The US meat industry scored a big victory this week when world leaders hammered out an agreement that would reduce trade barriers across the Pacific: from the United Sates, Canada, Mexico, Peru, and Chile on this side to Australia, New Zealand, Japan, Malaysia, Brunei, Vietnam, and Singapore on the other.
President Barack Obama has made passing the Trans-Pacific Partnership, or the TPP, the signature goal of his second term. Now it goes to Capitol Hill for approval—which it will likely get, given that back in June, Congress granted the president “fast track” authority to negotiate trade deals, meaning that it will be considered in up-down, simple-majority votes in both chambers, with no chance of amendment or filibuster.
So how would the TPP affect Big Meat in the United States? The industry is currently facing stagnant domestic demand for its product as Americans eat less meat. The TPP would open markets in countries that currently protect domestic farmers with tariffs. Japan, for example, agreed to slash its tariff on imported beef from 38 percent to 9 percent over the next 15 years—likely making it much easier for American importers to gain a foothold. Because the pact has been negotiated in secret and few details about it have been released, it’s impossible to estimate how big of a boost the TPP will provide to US meat purveyors. But it already has industry groups doing the money dance.
In a press release celebrating the TPP, the National Pork Producers Council declared that the trade pact “could increase US pork exports over time exponentially.” The National Chicken Council, meanwhile, crowed that the TPP “represents a significant opportunity to expand US chicken exports and bring increased economic benefits to chicken farmers and companies across the country.” The United States Cattleman’s Association, facing severely declining US beef demand, hailed it in an emailed statement as “welcome news to a domestic industry in need of expanding international market access and reduction of tariffs in the countries included.”
Of course, when asked why they’re eating less meat, Americans commonly cite a desire to reduce the environmental and social impacts of industrial-scale meat production: everything from animal cruelty to fouled water and air to labor abuses at slaughterhouses and pillaged local economies.

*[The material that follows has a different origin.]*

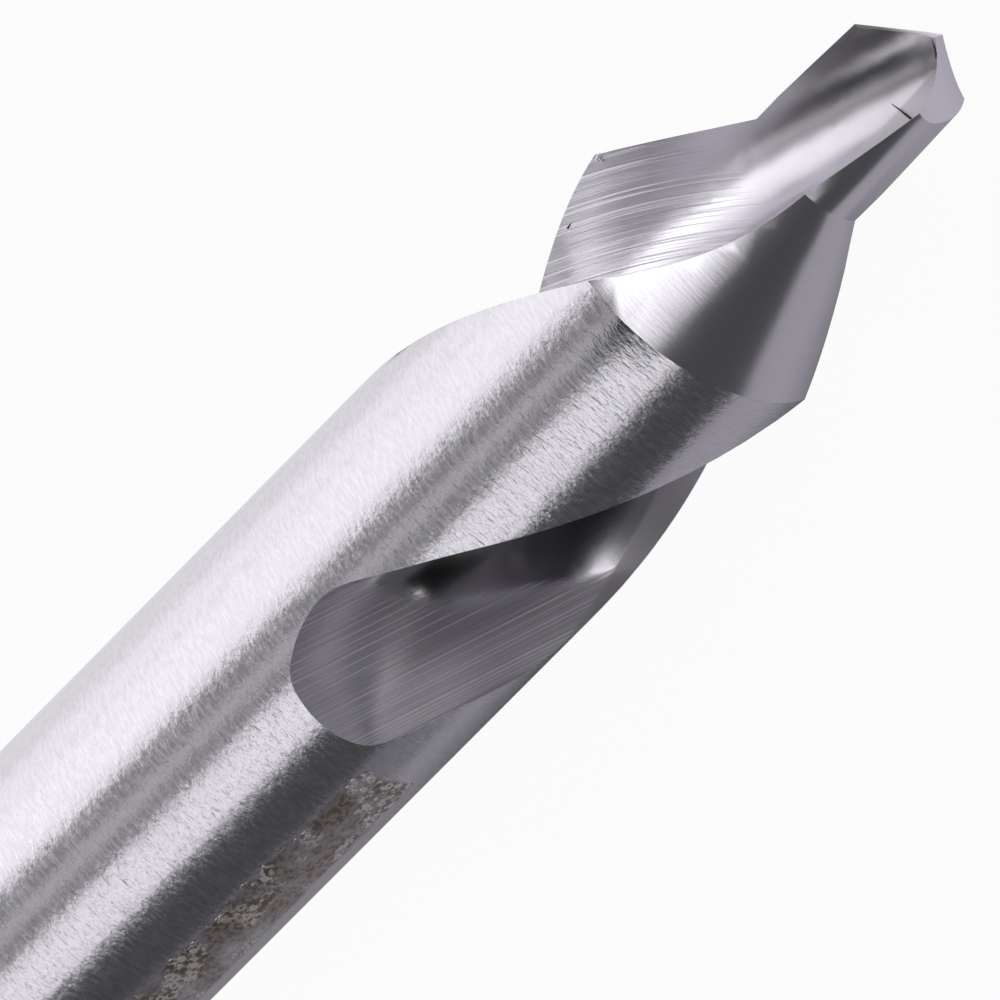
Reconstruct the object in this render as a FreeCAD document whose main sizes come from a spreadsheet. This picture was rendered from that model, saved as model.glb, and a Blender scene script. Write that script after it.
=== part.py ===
"""Center drill (combined drill and countersink), double-ended, ground from one bar of high-speed steel.

Frame: millimetres. The drill's axis is X, the origin is on the axis at mid length, and +Z is up.
The end with its tip at +X is modelled. The other end is the same one turned half a turn about Z,
so both ends cut right-handed.

A station is a distance back from the tip, along the axis. Angles about the axis are counted from +Z,
right-handed about +X.
"""

import FreeCAD, Part
import math
import os
import re

import Sketcher

SIZES = {
    # the bar
    "overall_length": 50.8,
    "body_diameter": 6.35,
    # pilot and countersink
    "pilot_diameter": 2.78,
    "pilot_length": 3.85,
    "countersink_angle": 60.0,
    # drill point
    "point_angle": 118.0,
    "lip_relief_angle": 20.0,
    "heel_relief_angle": 55.0,
    "flank_radius": 1.7,
    "lip_angle": 116.0,
    # flutes, ground by a wheel with a rounded V edge
    "helix_angle": 31.0,
    "flute_angle_at_tip": 201.5,
    "wheel_angle": 61.0,
    "wheel_edge_radius": 1.3,
    "wheel_offset": 0.51,
    "web_thickness": 0.44,
    "full_depth_length": 13.7,
    "runout_radius": 4.45,
    "straight_runout": 1.9,
    # relief behind the cutting edges of the countersink and the pilot
    "relief_offset": 0.28,
    "relief_angle": 145.0,
    "edge_angle_at_base": 73.0,
    "edge_angle_at_pilot": 88.0,
    "edge_angle_at_lip": 119.0,
}

# A tool that cuts starts and ends this far outside the metal.
CLEAR = 1.0
HELIX_SECTIONS = 8
RUNOUT_SECTIONS = 5
RUNOUT_SWEEP = 77.0

doc = FreeCAD.newDocument("center_drill")

sheet = doc.addObject("Spreadsheet::Sheet", "Sizes")
for row, (alias, value) in enumerate(SIZES.items(), start=1):
    sheet.set(f"A{row}", alias)
    sheet.set(f"B{row}", str(value))
    sheet.setAlias(f"B{row}", alias)
doc.recompute()


def sized(text):
    """Turns size names in an expression into references to the sheet."""
    return re.sub(r"[a-z_]+", lambda word: f"Sizes.{word[0]}" if word[0] in SIZES else word[0], text)


def bind(item, path, text):
    item.setExpression(path, sized(text))


body = doc.addObject("PartDesign::Body", "center_drill")
body.Label = "center_drill"
PLANES = {item.Role: item for item in body.Origin.OriginFeatures}


def new_sketch(name, plane, turn_axis):
    sketch = body.newObject("Sketcher::SketchObject", name)
    sketch.AttachmentSupport = [(PLANES[plane], "")]
    sketch.MapMode = "FlatFace"
    sketch.AttachmentOffset = FreeCAD.Placement(FreeCAD.Vector(0, 0, 0), FreeCAD.Rotation(turn_axis, 1.0))
    return sketch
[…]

An export boom will only intensify those trends.
“We are already seeing the industry posturing in anticipation for the TPP to pass,” Kendra Kimbirauskas, an Oregon farmer and CEO of the Socially Responsible Agricultural Project. In Oregon, she adds, “representatives for the industry have spoken about wanting to triple dairy production in the Pacific Northwest to meet Asian demand for powdered milk.”
She points to another concern with the deal: the infamous Investor-State Dispute Settlement clause, which would allow corporations within the TPP zone to challenge regulations imposed by member governments in a binding international court. For instance, a company could protest against health and safety regulations if it felt they restricted its business. (Here’s a blistering critique of the ISDS clause from Sen. Elizabeth Warren.) Two foreign companies—Brazil’s JBS and China’s Shuanghui—now control nearly half of US pork production. Neither Brazil nor China is in the TPP, but nothing’s stopping either from opening a subsidiary in, say, Australia or Japan, and then filing an Investor-State Dispute Settlement suit to stifle some state regulation on factory-scale livestock farming, says Karen Hansen-Kuhn, director of international strategies for the Institute for Agriculture and Trade Policy.
“The few tools that impacted communities have remaining to protect themselves from CAFO [concentrated animal feeding operations] pollution could be in jeopardy if those regulations are seen as a barrier to trade with the potential to impact corporate profits,” Kimbirauskas adds.
Hansen-Kuhn also notes that the US trade representative’s summary of the TPP contains this line: The “TPP Parties have also agreed to increased transparency and cooperation on certain activities related to agricultural biotechnology”—another way of saying genetically modified organisms, or GMOs. That’s vague language, and the TPP’s full criteria for GMOs has not been spelled out. But it certainly appears to place pressure on TPP countries that have opted not to use them, like Japan and Peru.